Avant même le début de la compétition, elle aussi a prévenu qu’elle n’irait pas le visiter en cas de titre de championne du monde, le 7 juillet. « Je ne suis pas favorable à beaucoup de choses que le gouvernement actuel défend », a-t-elle justifié dans « Time », ciblant notamment la lutte contre l’immigration illégale. Un entretien dans lequel l’attaquante, qui a grandi à Diamond Bar, dans la banlieue de Los Angeles, s’élève contre ceux qui aimeraient que les athlètes de haut niveau se taisent et qu’ils ne se cantonnent qu’à jouer :
« Il y a un discours qu’on a entendu des centaines de fois à propos des sportifs qui est : “Limitez-vous au sport !” Mais on est bien plus que ça, OK ? »

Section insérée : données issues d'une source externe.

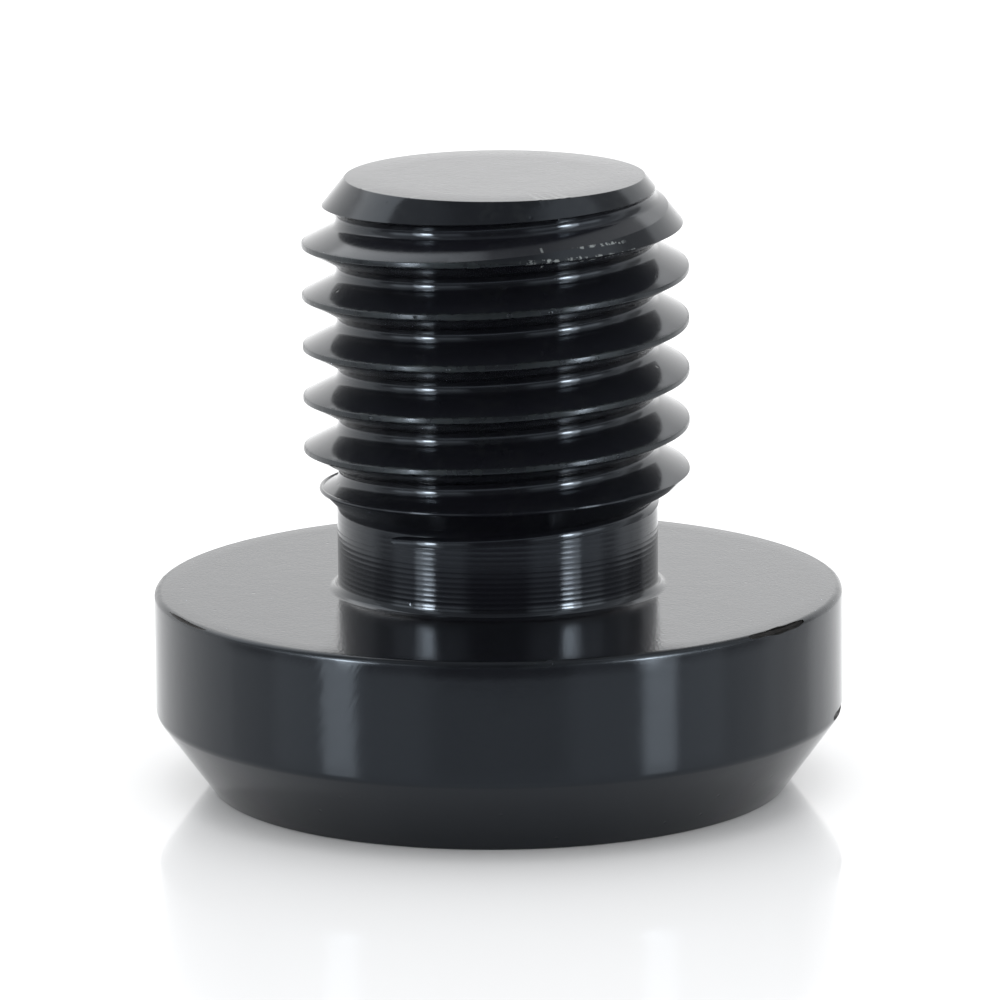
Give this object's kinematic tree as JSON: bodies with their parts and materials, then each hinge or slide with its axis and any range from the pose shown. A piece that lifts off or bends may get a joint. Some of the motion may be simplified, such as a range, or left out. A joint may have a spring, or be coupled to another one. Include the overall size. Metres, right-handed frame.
{
  "type": "blanking plug bolt",
  "caption": "Round-headed blanking plug bolt with an undercut neck, a right-hand thread with a chamfered end and a hexagon socket in the head's outer face.",
  "frame": {"origin": "centre of the head's flat outer face, on the thread's axis", "axes": "+Z along the thread's axis from the head to the thread's end; two flats of the hexagon socket face +Y and -Y"},
  "size_m": [0.017, 0.017, 0.0152],
  "materials": {
    "black_anodised": "glossy black anodised layer over fine turning marks"
  },
  "bodies": {
    "root": {"plug_bolt": "black_anodised"}
  },
  "joints": []
}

Si son engagement, notamment en faveur de l’égalité femmes-hommes, est indiscutable, Peter Marquis nuance toutefois sa portée politique : « Alex Morgan prend position, mais elle embrasse des causes relativement consensuelles, dans le sens où elles ne vont pas à l’encontre des valeurs dominantes américaines et ne menacent ni son image modèle de belle-fille idéale, ni ses contrats publicitaires. »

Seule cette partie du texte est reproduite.